• **WRITTEN EXERCISE**:
Output a verbatim copy of the data, cut off after the line that contains "and half-round ends.".

+ + + + + + +

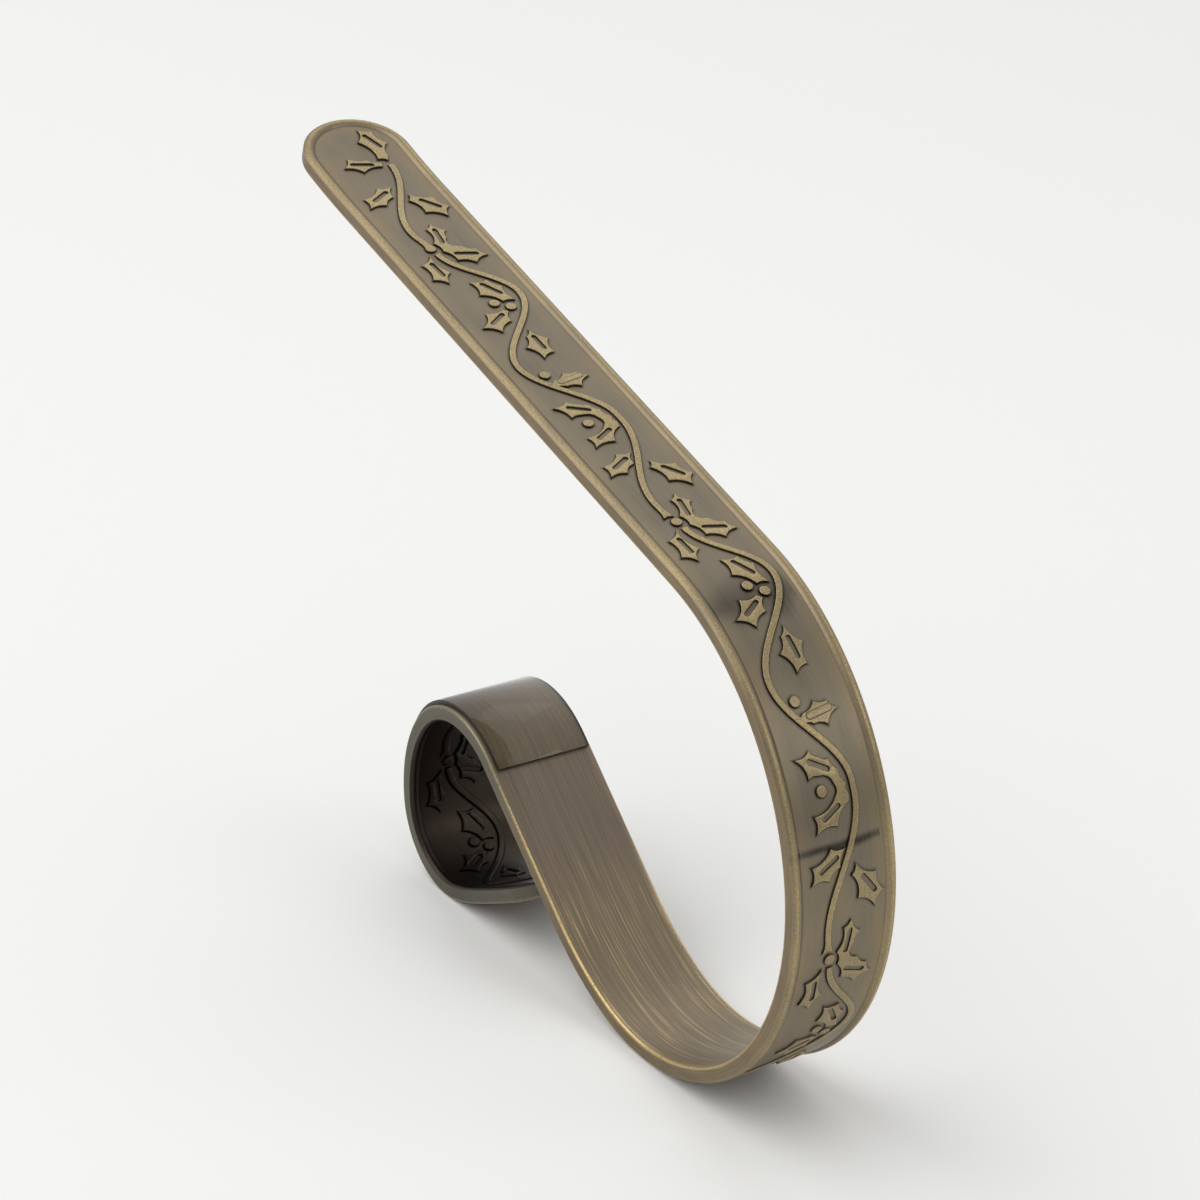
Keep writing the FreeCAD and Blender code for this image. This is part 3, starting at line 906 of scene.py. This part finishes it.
@dataclass
class Strip:
    """The brass strip: flat stock with a round bead along each edge and half-round ends.

    Args:
        half_width: half of its width.
        half_thickness: half of its thickness.
        rim_width: the width of a bead.
        rim_rise: how high a bead stands above the field.
        bead_fullness: the power of the bead's curve, 2 for a parabola.
        bead_steps: the number of the bead's faces across.
        bead_wear: how far the bead is worn.
        crest_wear: how much further its crest is worn.
        crest_place: where the crest's wear is strongest, from -1 at its inner foot to 1 at the strip's edge.
        crest_reach: how far that wear reaches on both sides, on the same scale.
        corner: the radius of the long corners at the back.
        corner_steps: the number of their faces.
        corner_wear: how far they are worn.
        corner_end_wear: the same where they run out.
        back_band: the width of the back's faces beside the corners, over which their wear fades.
        wall_band: the same on the side wall.
        wall_top: how far below the field the bead's wear has faded out on the side wall.
        rim_foot: the width of the dark line at the bead's inner foot, dark patina with painted shade in the
            crease.
        inner_wear: the wear at the bead's inner end, in that line and beyond it.
        far_foot_shade: how much of that dark line, patina with painted shade, is left on the far side.
        warm_band: how far from the bead the field is worn warmer.
        warm_wear: the wear in its middle.
        end_steps: the number of faces round an end.
        weld: the distance at which vertices are joined.
        front_up: the least upward part of a front face's normal.
        back_down: the least downward part of a back face's normal.
        sharp: the angle in degrees from which an edge stays sharp.
    """

    half_width: float = 12.7
    half_thickness: float = Course.half_thickness
    rim_width: float = 2.5
    rim_rise: float = 0.6
    bead_fullness: float = 2.3
    bead_steps: int = 12
    bead_wear: float = 0.2
    crest_wear: float = 0.3
    crest_place: float = 0.2
    crest_reach: float = 0.5
    corner: float = 0.6
    corner_steps: int = 4
    corner_wear: float = 0.9
    corner_end_wear: float = 0.3
    back_band: float = 1.2
    wall_band: float = 0.25
    wall_top: float = 0.3
    rim_foot: float = 0.28
    inner_wear: tuple[float, float, float] = (-0.1, -0.16, 0.12)
    far_foot_shade: float = 0.35
    warm_band: float = 3.4
    warm_wear: float = 0.08
    end_steps: int = 32
    weld: float = 1e-3
    front_up: float = 0.3
    back_down: float = 0.9
    sharp: float = 35.0

    @property
    def field_height(self) -> float:
        """Return the height of the field above the middle layer."""
        return self.half_thickness - self.rim_rise

    def half_section(self) -> list[tuple[float, float, float]]:
        """Return half of the section, from the middle of the back round the edge to the middle of the field.

        Returns:
            Places across the strip and up, each with its wear.
        """
        back = -self.half_thickness
        outline = [(0.0, back, 0.0), (self.half_width - self.corner - self.back_band, back, 0.0)]
        for step in range(self.corner_steps + 1):
            turn = math.pi / 2 * step / self.corner_steps
            across = self.half_width - self.corner * (1 - math.sin(turn))
            wear = self.corner_wear if 0 < step < self.corner_steps else self.corner_end_wear
            outline.append((across, back + self.corner * (1 - math.cos(turn)), wear))
        outline.append((self.half_width, back + self.corner + self.wall_band, 0.0))
        outline.append((self.half_width, self.field_height - self.wall_top, 0.0))
        middle = self.half_width - self.rim_width / 2
        at_end, in_line, beyond_line = self.inner_wear
        for step in range(self.bead_steps + 1):
            share = 1.0 - 2.0 * step / self.bead_steps
            rise = self.rim_rise * (1.0 - abs(share) ** self.bead_fullness)
            crest = max(0.0, 1.0 - abs(share - self.crest_place) / self.crest_reach)
            wear = self.bead_wear + self.crest_wear * crest if step < self.bead_steps else at_end
            outline.append((middle + share * self.rim_width / 2, self.field_height + rise, wear))
        inner = self.half_width - self.rim_width
        outline.append((inner - self.rim_foot / 2, self.field_height, in_line))
        outline.append((inner - self.rim_foot, self.field_height, beyond_line))
        outline.append((inner - self.warm_band / 2, self.field_height, self.warm_wear))
        outline.append((inner - self.warm_band, self.field_height, 0.0))
        outline.append((0.0, self.field_height, 0.0))
        return outline

    def flat_mesh(self, length: float) -> BMesh:
        """Return the flat strip, from one half-round end to the other.

        Args:
            length: between the centres of the two ends.

        Returns:
            The mesh, with the wear on its vertices and the finishes on its faces.
        """
        mesh = bmesh.new()
        Press.layers(mesh)
        wear = mesh.verts.layers.float[WEAR_AND_SHADE]
        chain = []
        for across, height, worn in self.half_section():
            vertex = mesh.verts.new((0.0, -across, height))
            vertex[wear] = worn
            chain.append(vertex)
        edges = [mesh.edges.new(pair) for pair in zip(chain, chain[1:])]
        turned = bmesh.ops.spin(
            mesh, geom=chain + edges, cent=(0, 0, 0), axis=(0, 0, 1), angle=-math.pi, steps=self.end_steps
        )["geom_last"]
        sides = edges + [item for item in turned if isinstance(item, bmesh.types.BMEdge)]
        run = bmesh.ops.extrude_edge_only(mesh, edges=sides)["geom"]
        ends = [item for item in run if isinstance(item, BMVert)]
        bmesh.ops.translate(mesh, verts=ends, vec=(length, 0, 0))
        near = [vertex for vertex in ends if vertex.co.y <= 0.0]
        rows = [item for item in run if isinstance(item, bmesh.types.BMEdge)]
        last = [edge for edge in rows if all(vertex in near for vertex in edge.verts)]
        bmesh.ops.spin(
            mesh, geom=near + last, cent=(length, 0, 0), axis=(0, 0, 1), angle=math.pi, steps=self.end_steps
        )
        bmesh.ops.remove_doubles(mesh, verts=mesh.verts, dist=self.weld)
        bmesh.ops.recalc_face_normals(mesh, faces=mesh.faces)
        for face in mesh.faces:
            up = face.normal.z
            skin = Skin.FRONT if up > self.front_up else Skin.BACK if up < -self.back_down else Skin.EDGE
            face.material_index = skin.value
        # The dark line at the bead's inner foot, patina with painted shade, is painted weaker on the far
        # side.
        for vertex in mesh.verts:
            if vertex.co.y > 0.0 and vertex[wear] < 0.0:
                vertex[wear] *= self.far_foot_shade
        return mesh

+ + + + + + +

• **SOLUTION TO THIS PROBLEM**:
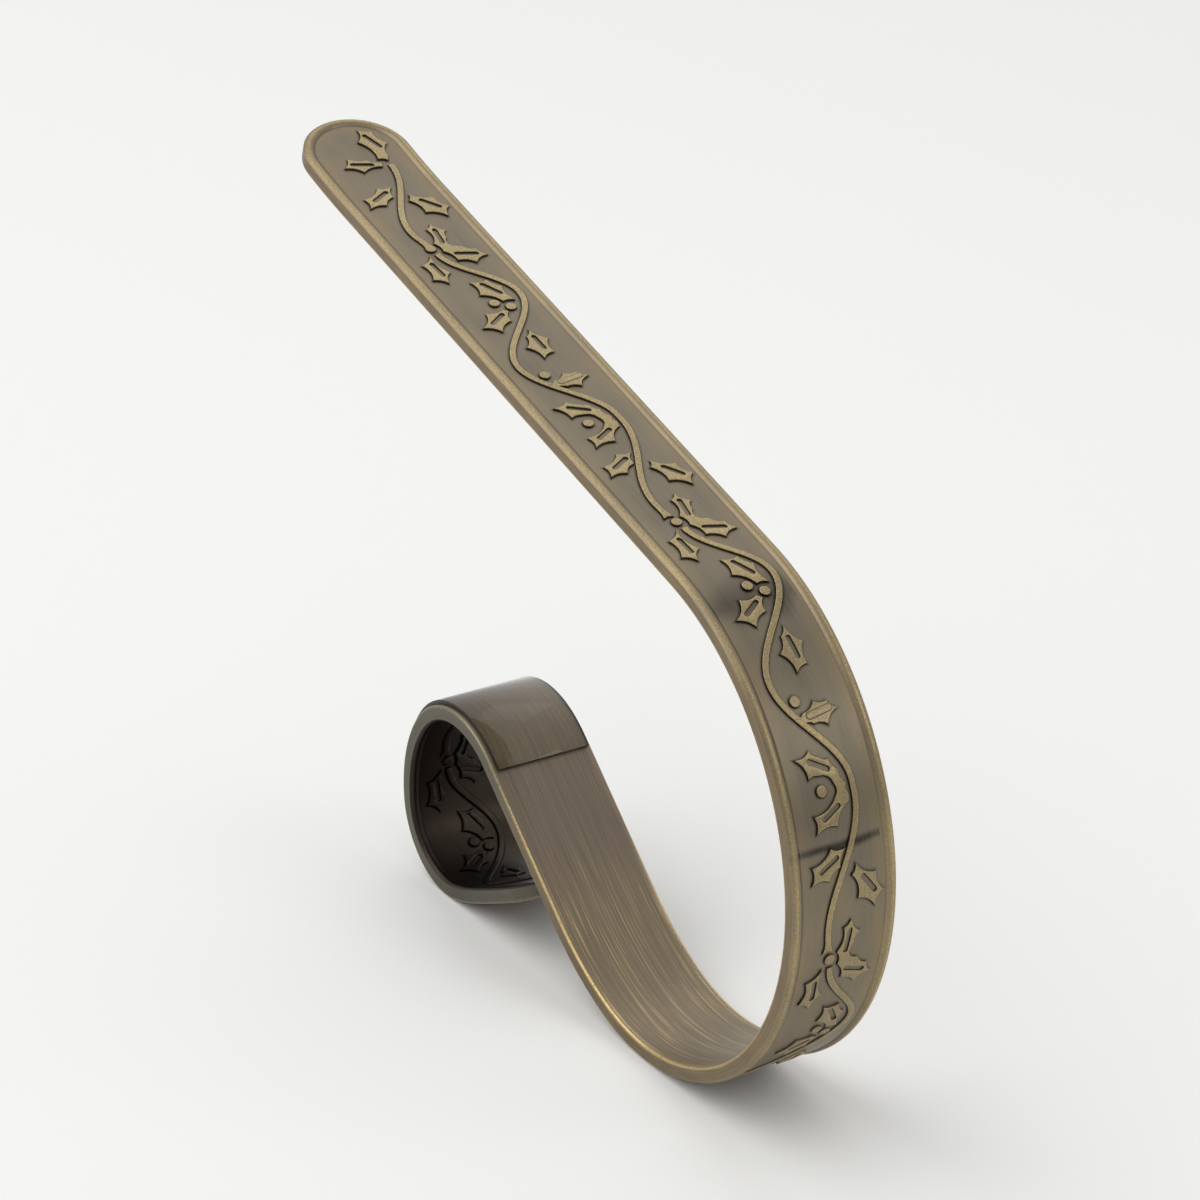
Keep writing the FreeCAD and Blender code for this image. This is part 3, starting at line 906 of scene.py. This part finishes it.
@dataclass
class Strip:
    """The brass strip: flat stock with a round bead along each edge and half-round ends.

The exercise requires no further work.